Speaker
I. Belikov
(CERN)
Description
One of the main features of the ALICE detector at LHC is the capability to identify particles in a very broad
momentum range from 0.1 GeV/c up to 10 GeV/c. This can be achieved only by combining, within a common
setup, several detecting systems that are efficient in some narrower and complementary momentum sub-
ranges. The situation is further complicated by the amount of data to be processed (about 10^7 events with
about 10^4 tracks in each). Thus, the particle identification (PID) procedure should satisfy the following
requirements:
1) It should be as much as possible automatic.
2) It should be able to combine PID signals of different nature (e.g. dE/dx and TOF measurements).

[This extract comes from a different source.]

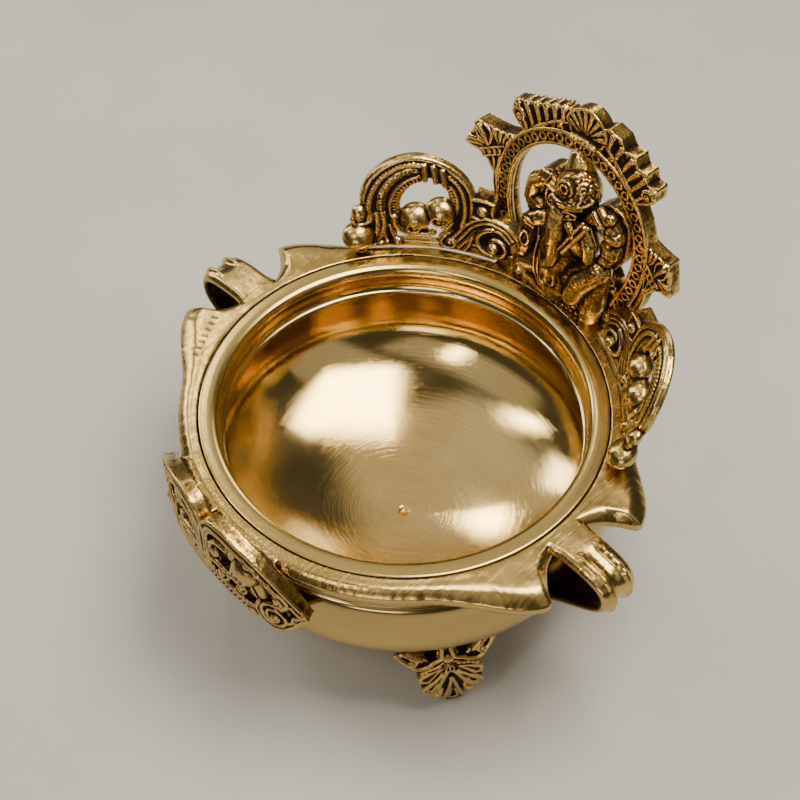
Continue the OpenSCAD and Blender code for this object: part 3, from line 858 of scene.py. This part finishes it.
def back_scroll():
    """The left openwork wall, from its outer ball on the left to the block that joins it to the ring."""
    c = Casting()

    def at(*points):
        return smooth(np.array(points) + (SCROLL_SHIFT, 0))

    def spot(x, z):
        return (x + SCROLL_SHIFT, z)

    back = 0.052
    arch = at((-0.985, 0.0), (-0.985, 0.12), (-0.985, 0.3), (-0.95, 0.44), (-0.865, 0.545), (-0.765, 0.58),
              (-0.665, 0.55), (-0.58, 0.47), (-0.55, 0.36), (-0.555, 0.24), (-0.6, 0.12))
    c.strip(arch, 0.066, 0.011, back)
    c.strip(at((-1.02, 0.0), (-0.8, 0.0), (-0.55, 0.0), (-0.36, 0.0)), 0.022, 0.012, back)
    c.strip(at((-0.9, 0.1), (-0.905, 0.3), (-0.875, 0.41), (-0.81, 0.485), (-0.74, 0.51)), 0.042, 0.018, back)
    c.strip(at((-1.06, 0.03), (-0.97, 0.04), (-0.88, 0.03)), 0.05, 0.018, back)
    c.strip(at((-0.9, 0.2), (-0.875, 0.135), (-0.8, 0.092), (-0.72, 0.1)), 0.032, 0.012, back)
    c.strip(at((-0.6, 0.02), (-0.545, 0.1), (-0.49, 0.19), (-0.41, 0.24), (-0.32, 0.225), (-0.25, 0.17)),
            0.046, 0.016, 0.085)
    c.strip(at((-0.64, 0.015), (-0.45, 0.015), (-0.26, 0.015)), 0.03, 0.018, 0.085)
    # plain rounded outer edge
    outer = at((-1.045, 0.29), (-1.05, 0.38), (-1.01, 0.5), (-0.93, 0.585), (-0.84, 0.628), (-0.75, 0.632),
               (-0.66, 0.6), (-0.575, 0.53), (-0.515, 0.45), (-0.497, 0.36), (-0.5, 0.24))
    c.rod(outer, 0.021, 0.024)
    c.rod(outer, 0.019, 0.04)
    # twisted band inside it
    rope = at((-1.025, 0.2), (-1.03, 0.3), (-1.015, 0.4), (-0.97, 0.5), (-0.9, 0.568), (-0.83, 0.6),
              (-0.765, 0.603))
    c.rod(rope, 0.0165, 0.008)
    c.ticks(rope, 0.01, 0.0075, 0.021, -0.002, 0.007)
    rope = at((-0.62, 0.535), (-0.565, 0.47), (-0.535, 0.38), (-0.53, 0.27), (-0.545, 0.18))
    c.rod(rope, 0.012, 0.01)
    c.ticks(rope, 0.008, 0.0065, 0.021, 0.003, 0.005)
    # beaded bands
    band = at((-0.955, 0.21), (-0.965, 0.3), (-0.955, 0.4), (-0.905, 0.49), (-0.83, 0.545), (-0.76, 0.558))
    c.rod(beside(band, 0.016), 0.0085, 0.008)
    c.beads(band, 0.0125, 0.0235, 0.006)
    c.rod(beside(band, -0.017), 0.0075, 0.01)
    band = at((-0.895, 0.2), (-0.905, 0.3), (-0.885, 0.39), (-0.835, 0.46), (-0.765, 0.507))
    c.rod(beside(band, 0.014), 0.009, 0.006)
    c.ticks(beside(band, -0.008), 0.014, 0.0082, 0.022, 0.008)
    band = at((-0.655, 0.485), (-0.605, 0.43), (-0.583, 0.36), (-0.585, 0.28), (-0.61, 0.19), (-0.635, 0.13))
    c.rod(beside(band, 0.014), 0.008, 0.008)
    c.ticks(band, 0.012, 0.0082, 0.022, 0.009)
    # straps across the bands at the upper right
    for ends in (((-0.745, 0.6), (-0.738, 0.5)), ((-0.7, 0.595), (-0.683, 0.488)),
                 ((-0.652, 0.57), (-0.635, 0.468))):
        c.rod(at(*ends), 0.0175, 0.002)
    # ball volutes in the opening
    for x, z, r in ((-0.785, 0.212, 0.084), (-0.655, 0.272, 0.079)):
        c.ball(spot(x, z), r, 0.014, 0.8, 22)
        c.whorl(spot(x - 0.002, z - 0.042), 0.044, 0.0115, 1.6, 80, -0.036)
        c.rod(arc(spot(x, z), r * 0.86, r * 0.86, 200, 340, 16), 0.012, -0.01)
    # twisted bar under them
    bar = at((-0.895, 0.22), (-0.888, 0.17), (-0.86, 0.125), (-0.8, 0.09), (-0.73, 0.088), (-0.69, 0.108))
    c.rod(bar, 0.02, 0.004)
    c.ticks(bar, 0.013, 0.0085, 0.024, -0.005, 0.007)
    # lower left: stems that curl into the large ball
    for shift in (0.0, 0.034):
        stem = at((-0.985 + shift, 0.25), (-0.98 + shift, 0.16), (-0.985 + shift * 0.8, 0.085),
                  (-1.02 + shift * 0.4, 0.03 - shift * 0.4), (-1.07, 0.014 - shift * 0.3))
        c.rod(stem, 0.013, 0.006)
        c.ticks(stem, 0.009, 0.0065, 0.02, -0.001)
    c.ball(spot(-1.085, 0.1), 0.084, 0.0, 0.85, 24)
    c.whorl(spot(-1.068, 0.052), 0.046, 0.0115, 1.4, 30, -0.045)
    c.ball(spot(-1.078, 0.262), 0.04, 0.01, 0.9, 16, 1.35)
    c.rod(at((-1.115, 0.235), (-1.1, 0.195), (-1.06, 0.178), (-1.02, 0.2), (-1.015, 0.24)), 0.0145, 0.002)
    c.rod(at((-0.915, 0.15), (-0.9, 0.09), (-0.885, 0.04)), 0.012, 0.006)
    c.rod(at((-0.95, 0.15), (-0.94, 0.08), (-0.93, 0.02)), 0.011, 0.01)
    c.ball(spot(-0.872, 0.03), 0.026, 0.0, 0.9, 14, 1.3)
    c.beads(at((-0.99, 0.02), (-0.93, 0.03)), 0.014, 0.026, 0.0)
    # small scroll, ribbed band and large volute beside the arch
    c.ball(spot(-0.608, 0.05), 0.062, 0.03, 0.45, 18)
    c.whorl(spot(-0.604, 0.05), 0.05, 0.0125, 1.4, 120, 0.0)
    band = at((-0.585, 0.03), (-0.54, 0.1), (-0.487, 0.19), (-0.41, 0.242), (-0.32, 0.226), (-0.26, 0.175))
    for shift in (-0.031, 0.0, 0.031):
        c.rod(beside(band, shift), 0.0115, 0.012)
    c.ball(spot(-0.36, 0.1), 0.118, 0.045, 0.32, 24)
    c.whorl(spot(-0.36, 0.1), 0.112, 0.018, 1.35, 100, 0.006, eye=False)
    c.ball(spot(-0.366, 0.088), 0.034, -0.004, 0.9, 16)
    c.rod(at((-0.53, 0.0), (-0.5, 0.05), (-0.49, 0.1), (-0.475, 0.14)), 0.012, 0.01)
    # block with a disc that joins the scroll to the ring
    block = np.array([(-0.5, 0.2), (-0.38, 0.2), (-0.372, 0.395), (-0.485, 0.4)])
    c.plate(block + (SCROLL_SHIFT, 0), 0.012, 0.11)
    c.ball(spot(-0.437, 0.325), 0.032, 0.006, 0.7, 16)
    c.rod(at((-0.485, 0.392), (-0.43, 0.398), (-0.378, 0.388)), 0.012, 0.012)
    c.rod(at((-0.49, 0.27), (-0.45, 0.262), (-0.42, 0.282), (-0.38, 0.272)), 0.0095, 0.008)
    return c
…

3) When several detectors contribute to the PID, the procedure must profit from this situation by providing an
improved PID.
4) When only some detectors identify a particle, the signals from the other detectors must not affect the
combined PID.
5) It should take into account the fact that the PID depends, due to different track selection, on the kind of
analysis.
In this report we will demonstrate how combining the single detector PID signals in the Bayesian way
satisfies these requirements. We will also discuss how one can obtain the needed probability distribution
functions and a priory probability from the experimental data. The approach has been implemented within the
ALICE offline framework, and the algorithm efficiency and PID contamination have been estimated using the
ALICE simulation.